Composing several existing fine-grained components into a single higher order composite service. This can be done to achieve appropriate "granularity" of services and promote reuse and manageability of the underlying components. In our loan processing example this includes leveraging existing credit check, interest rate and data warehouse applications to create a new composite service.

Data transformation

Transformation between canonical data formats and specific data formats required by each application or service being orchestrated. An example of this would be transforming between CSV, Cobol copybook or EDI formats to either SOAP/XML or JSON. Canonical data formats can greatly simplify the transformation requirements where there are many consumers and providers, each with their own data formats and definitions.

Transport protocol negotiation

Transport protocol negotiation between multiple formats (such as HTTP, JMS, JDBC). Note: Mule treats databases like another "service" by making JDBC just another transport (or endpoint) where data can be accessed.

Mediation

Providing support for multiple interfaces for the purpose of a) supporting multiple versions of a service for backward compatibility or alternatively, b) to allow for multiple channels to the same underlying component implementation. This second requirement may involve providing multiple interfaces to the same component, one legacy interface (flat file) and one standard compliant (SOAP/XML) interface.

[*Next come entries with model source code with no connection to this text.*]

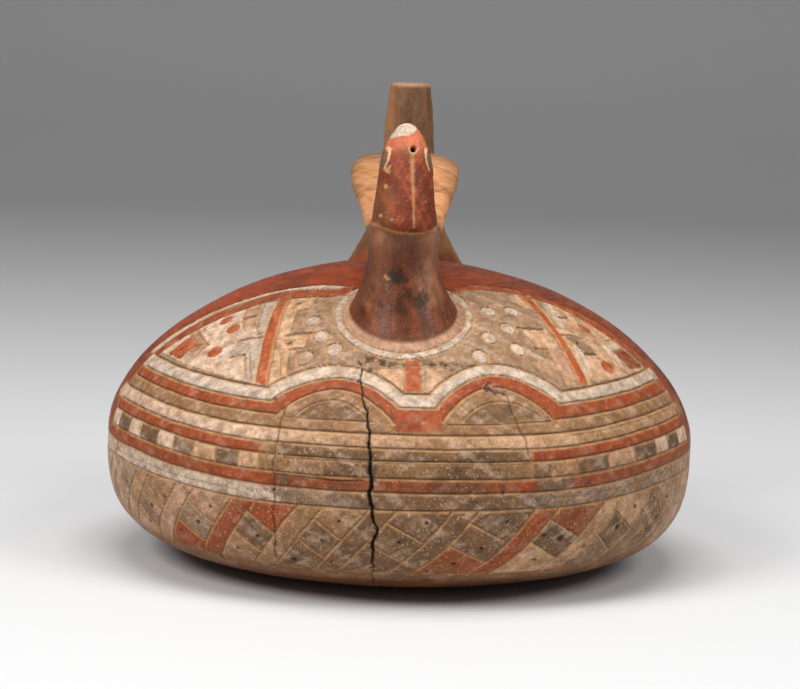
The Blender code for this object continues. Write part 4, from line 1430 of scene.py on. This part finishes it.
def slipped_clay():
    """Burnished clay with matt painted slips, worn, flecked with temper, dusty in the cuts with painted
    shadow on their upper walls and painted light on their lower edges, and with painted shade inside the
    head's vent hole.
    """
    material = bpy.data.materials.new("slipped_and_burnished_clay")
    material.use_nodes = True
    nodes = Nodes(material)
    shader = material.node_tree.nodes["Principled BSDF"]
    place = nodes.add("ShaderNodeTexCoord").outputs["Object"]
    pigment, wrap, marks = (nodes.attribute(name) for name in ("pigment", "wrap", "marks"))
    clean, cover = pigment["Color"], pigment["Alpha"]
    around_piece, wear = wrap["Vector"], wrap["Alpha"]
    groove, loss, crack = nodes.add("ShaderNodeSeparateColor", {"Color": marks["Color"]}).outputs
    pale = marks["Alpha"]

    broad = nodes.cloud(place, 30, 3.0)
    patchy = nodes.cloud(place, 105, 5.0, 0.65)
    smudge = nodes.cloud(nodes.moved(place, 3.1), 190, 4.0, 0.65)
    mottle = nodes.cloud(place, 330, 5.0, 0.7)
    grit = nodes.cloud(place, 1250, 3.0, 0.65)
    crumbs = nodes.cloud(nodes.moved(place, 7.7), 1000, 3.0, 0.65)
    brushed = nodes.cloud(nodes.stretched(around_piece, (20, 20, 130)), 1.0, 6.0, 0.68)
    stroke = nodes.cloud(nodes.stretched(around_piece, (30, 30, 640)), 1.0, 3.0, 0.6)

    burnished = nodes.mix(nodes.between(brushed, 0.48, 0.66, 0.0, 0.55), clean,
                          nodes.mix(0.5, clean, linear("burnish_glow")))
    for cloud, low, high, most in ((brushed, 0.52, 0.34, 0.48), (smudge, 0.50, 0.66, 0.35),
                                   (broad, 0.54, 0.68, 0.50)):
        burnished = nodes.mix(nodes.between(cloud, low, high, 0.0, most), burnished, linear("dark_burnish"))
    painted = nodes.mix(1.0, clean, nodes.between(smudge, 0.38, 0.62, 0.74, 1.04), "MULTIPLY")
    painted = nodes.mix(1.0, painted, nodes.between(mottle, 0.36, 0.64, 0.76, 1.12), "MULTIPLY")
    stain = nodes.times(nodes.between(patchy, 0.50, 0.64), nodes.reckon("MULTIPLY_ADD", wear, 0.55, 0.12))
    painted = nodes.mix(stain, painted, linear("earth"))
    greyed = nodes.times(nodes.between(smudge, 0.52, 0.62), nodes.times(wear, 0.46))
    painted = nodes.mix(greyed, painted, nodes.mix(0.65, painted, linear("smoke")))
    surface = nodes.mix(cover, burnished, painted)
    fleck = nodes.times(nodes.between(crumbs, 0.55, 0.66), nodes.times(wear, 0.46))
    fleck = nodes.times(fleck, nodes.between(mottle, 0.44, 0.56, 0.25, 1.0))
    speck = nodes.times(nodes.between(grit, 0.53, 0.66), nodes.reckon("MULTIPLY_ADD", wear, 0.36, 0.16))
    chipped = nodes.mix(nodes.between(mottle, 0.44, 0.58), linear("dirt_and_cut_shadow"), linear("ground"))
    # painted light and shade of the cuts: the pale edge is clay dust with painted light, the dark cut is
    # dust with painted shadow; the crack channel also darkens the inside of the vent hole as painted shade
    pale_edge = nodes.times(pale, nodes.between(mottle, 0.36, 0.56, 0.55, 0.95))
    dust_and_shadow_in_cut = nodes.times(groove, nodes.between(mottle, 0.40, 0.60, 0.70, 0.98))
    for share, colour in ((fleck, linear("fleck")), (speck, linear("dirt_and_cut_shadow")),
                          (pale_edge, linear("cut_clay_and_lit_edge")), (dust_and_shadow_in_cut, linear("dirt_and_cut_shadow")),
                          (nodes.times(loss, 0.80), chipped), (crack, linear("soot_and_hole_shade") * 0.6)):
        surface = nodes.mix(share, surface, colour)
    nodes.feed(shader.inputs["Base Color"], surface)

    matt = nodes.between(mottle, 0.3, 0.7, 0.60, 0.82)
    polished = nodes.between(stroke, 0.35, 0.65, 0.30, 0.50)
    rough = nodes.reckon("ADD", nodes.times(matt, cover),
                         nodes.times(polished, nodes.reckon("SUBTRACT", 1.0, cover)))
    rough = nodes.reckon("MAXIMUM", rough, nodes.times(groove, 0.85))
    nodes.feed(shader.inputs["Roughness"], rough)
    shader.inputs["Specular IOR Level"].default_value = 0.27

    relief = nodes.times(mottle, 0.50)
    for cloud, share in ((grit, 0.30), (stroke, 0.35), (patchy, 0.60)):
        relief = nodes.reckon("ADD", relief, nodes.times(cloud, share))
    bump = nodes.add("ShaderNodeBump", {"Height": relief, "Strength": 0.55, "Distance": 0.0007})
    nodes.feed(shader.inputs["Normal"], bump.outputs["Normal"])
    return material


def studio():
    """Plain pale sweep of floor and backdrop, with soft lights to both sides and above."""
    bm = bmesh.new()
    outline = [(-3.0, 0.0), (2.2, 0.0), (2.7, 0.07), (3.1, 0.30), (3.35, 0.75), (3.4, 1.4), (3.4, 3.2)]
    verts = [bm.verts.new((-5.0, y, z)) for y, z in outline]
    edges = [bm.edges.new(pair) for pair in zip(verts[:-1], verts[1:])]
    grown = bmesh.ops.extrude_edge_only(bm, edges=edges)
    for item in grown["geom"]:
        if isinstance(item, bmesh.types.BMVert):
            item.co.x = 5.0
    bmesh.ops.recalc_face_normals(bm, faces=bm.faces)
    floor = as_object("studio_floor", bm)
    floor.data.shade_smooth()
    paint = bpy.data.materials.new("pale_floor")
    paint.use_nodes = True
    shader = paint.node_tree.nodes["Principled BSDF"]
    shader.inputs["Base Color"].default_value = (0.66, 0.66, 0.66, 1.0)
    shader.inputs["Roughness"].default_value = 0.7
    floor.data.materials.append(paint)
    lamp_target = (0, 0, 0.08)
    lamps = (
        ("left_softbox", (-0.95, -0.95, 1.15), 0.7, 18.5),
        ("right_softbox", (1.05, -0.75, 1.15), 0.7, 12.5),
        ("top_softbox", (0.0, -0.30, 1.45), 0.9, 14.5),
    )
    for name, place, size, power in lamps:
        light = bpy.data.lights.new(name, "AREA")
        light.size = size
        light.energy = power
        lamp = in_scene(name, light)
        lamp.location = place
        aim = Vector(lamp_target) - Vector(place)
        lamp.rotation_euler = aim.to_track_quat("-Z", "Y").to_euler()
    world = bpy.data.worlds.new("studio_air")
    world.use_nodes = True
    world.node_tree.nodes["Background"].inputs["Color"].default_value = (0.55, 0.55, 0.56, 1.0)
    world.node_tree.nodes["Background"].inputs["Strength"].default_value = 0.28
    bpy.context.scene.world = world
    bpy.context.scene.view_settings.view_transform = "Standard"


def camera():
    """Camera at the photograph's viewing angle: a little above the object, and slightly rolled."""
    lens = bpy.data.cameras.new("camera")
    lens.sensor_width = 36.0
    lens.lens = 116.6
    lens.clip_end = 20.0
    stand = (-0.0011, -1.150, 0.2358)
    look_down = 0.122
    roll = 0.0317
    item = in_scene("camera", lens)
    item.matrix_world = (Matrix.Translation(stand) @ Matrix.Rotation(math.pi / 2 - look_down, 4, "X")
                         @ Matrix.Rotation(roll, 4, "Z"))
    bpy.context.scene.camera = item


def main():
    clay = slipped_clay()
    body = body_piece()
    necks = neck_piece()
    for piece in (body, necks):
        piece.data.materials.clear()
        piece.data.materials.append(clay)
        piece.data.shade_smooth()
        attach(piece, "root")
    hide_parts("spouted_vessel")
    studio()
    camera()


main()
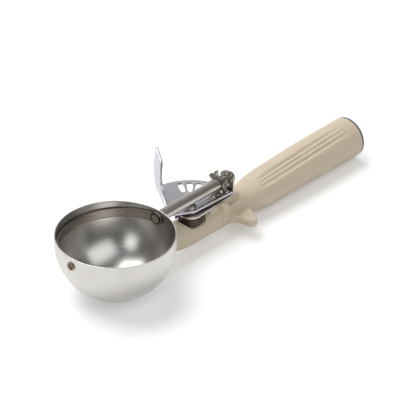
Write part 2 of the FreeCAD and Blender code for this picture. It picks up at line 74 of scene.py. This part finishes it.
# Surfaces: depths in metres of the metal's lines and the plastic's skin, how far that skin's
# roughness changes, the painted shade that darkens the bowl's colour inside, and the blend at its
# lip
grain_depth = 0.00002
skin_depth = 0.00004
skin_change = 0.05
inside_painted_shade = 0.82
wall_blend = 0.1

# Meshes: corners nearer than these metres are joined, edges flatter or sharper than these
# degrees are taken out or eased, then the grid of the handle's moulding in millimetres with
# its passes of smoothing, and the steps round the bowl, up its wall and over its lip
merge_distance = 2e-7
sliver_length = 1e-7
flat_angle = 0.4
eased_angle = 50.0
moulding_voxel = 0.5
moulding_passes = 6
bowl_steps = 192
wall_steps = 72
lip_steps = 10

# The room's glow, and the lamps: name, azimuth and elevation in degrees, distance and
# sides in metres, watts
horizon_glow = 0.60
room_glow = 0.06
far_glow = 0.50
far_side = (0.69, 0.72, 0.0)
floor_glow = 0.25
floor_grey = 0.86
floor_half = 3.0
floor_drop = 0.0002
lamp_aim = (0.05, 0.0, 0.0)
lamps = [
    ("lamp_above", 105, 66, 1.40, (1.2, 1.0), 17.5),
    ("lamp_left", -171, 30, 1.20, (0.45, 0.60), 1.9),
    ("lamp_right", -92, 50, 1.20, (1.30, 0.70), 4.6),
]

# The camera, fitted to the photograph: the point that it turns about, its distance and focal
# length in pixels, and the picture's width and principal point in pixels
camera_aim = (60, 0, -10)
camera_azimuth = -45.986
camera_elevation = 33.231
camera_distance = 1570.4521
focal_pixels = 2818.4903
picture_pixels = 416
principal_x = 192.3291
principal_y = 213.0441
sensor_width = 36.0


# Materials

def new_material(name):
    made = bpy.data.materials.new(name)
    made.use_nodes = True
    tree = made.node_tree
    tree.nodes.clear()
    output = tree.nodes.new("ShaderNodeOutputMaterial")
    surface = tree.nodes.new("ShaderNodeBsdfPrincipled")
    tree.links.new(surface.outputs["BSDF"], output.inputs["Surface"])
    return made, tree, surface


def tool_coordinates(tree):
    """Object coordinates turned back to the tool's own axes, in millimetres."""
    coordinate = tree.nodes.new("ShaderNodeTexCoord")
    mapping = tree.nodes.new("ShaderNodeMapping")
    mapping.vector_type = "TEXTURE"
    mapping.inputs["Location"].default_value = (0, 0, bowl_radius * MM)
    mapping.inputs["Rotation"].default_value = (0, rest_pitch, 0)
    mapping.inputs["Scale"].default_value = (MM, MM, MM)
    tree.links.new(coordinate.outputs["Object"], mapping.inputs["Vector"])
    return mapping.outputs["Vector"]


def moved(tree, vector, location=(0, 0, 0), scale=(1, 1, 1)):
    mapping = tree.nodes.new("ShaderNodeMapping")
    mapping.inputs["Location"].default_value = location
    mapping.inputs["Scale"].default_value = scale
    tree.links.new(vector, mapping.inputs["Vector"])
    return mapping.outputs["Vector"]


def noise(tree, vector, scale, detail=3.0, roughness=0.5):
    made = tree.nodes.new("ShaderNodeTexNoise")
    made.inputs["Scale"].default_value = scale
    made.inputs["Detail"].default_value = detail
    made.inputs["Roughness"].default_value = roughness
    tree.links.new(vector, made.inputs["Vector"])
    return made.outputs["Fac"]


def spread(tree, value, low, high, start=0.3, end=0.7):
    """Map a value from start..end to low..high."""
    made = tree.nodes.new("ShaderNodeMapRange")
    made.inputs["From Min"].default_value = start
    made.inputs["From Max"].default_value = end
    made.inputs["To Min"].default_value = low
    made.inputs["To Max"].default_value = high
    tree.links.new(value, made.inputs["Value"])
    return made.outputs["Result"]


def two_tone(tree, value, dark, light):
    ramp = tree.nodes.new("ShaderNodeValToRGB")
    ramp.color_ramp.elements[0].position = 0.3
    ramp.color_ramp.elements[0].color = (*dark, 1)
    ramp.color_ramp.elements[1].position = 0.7
    ramp.color_ramp.elements[1].color = (*light, 1)
    tree.links.new(value, ramp.inputs["Fac"])
    return ramp.outputs["Color"]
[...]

Non-functional consistency

For application orchestration, this can include consistency around the way security and monitoring policies are applied and implemented. Additionally, the goals of scalability and availability can be achieved by using HA clustering.

Mule integration components

The Bank Loan Application flow illustrated here is a "service orchestration" pattern comprised of the following steps:

  • An HTTP inbound endpoint & SOAP component receive SOAP/XML "Bank Loan application" requests,
  • A credit status check (REST) service is invoked to retrieve credit status details. This is implemented using an HTTP outbound endpoint and a message enricher pattern to "augment" this information to the original message payload. A request transformer is also used here (not shown) to convert the data format from its canonical XML representation into JSON.
  • An interest rate (JMS) service is invoked to retrieve the current interest rate for this category of loan application. As in the previous step, a message enrichment pattern is used here as well.
  • A JDBC endpoint is used to cache the entire message to the Data Warehouse component. This component enables a transactional "INSERT/UPDATE or DELETE" operation to be invoked on an external database. If required, stored procedures and bulk updates can also be utilized.
  • Finally, a simple transformer component, Calculate Response, re-formats the message payload to prepare the response message, which is returned to the original consumer.

Summary

Most software development efforts today require some sort of application orchestration. Being able to quickly integrate with different applications, manipulate data and mediate message flow is hugely important as organizations are required to do more with less. Application orchestration is a better approach than point-to-point integration because the integration logic is decoupled from the applications themselves and instead is managed in a container that provides security, transaction management, reliability patterns and crucial monitoring and tracking capabilities. Application orchestration with Mule makes it easy to start a project and add to it over time. It also allows you to migrate to an Enterprise Service Bus (ESB) architecture later as your needs grow.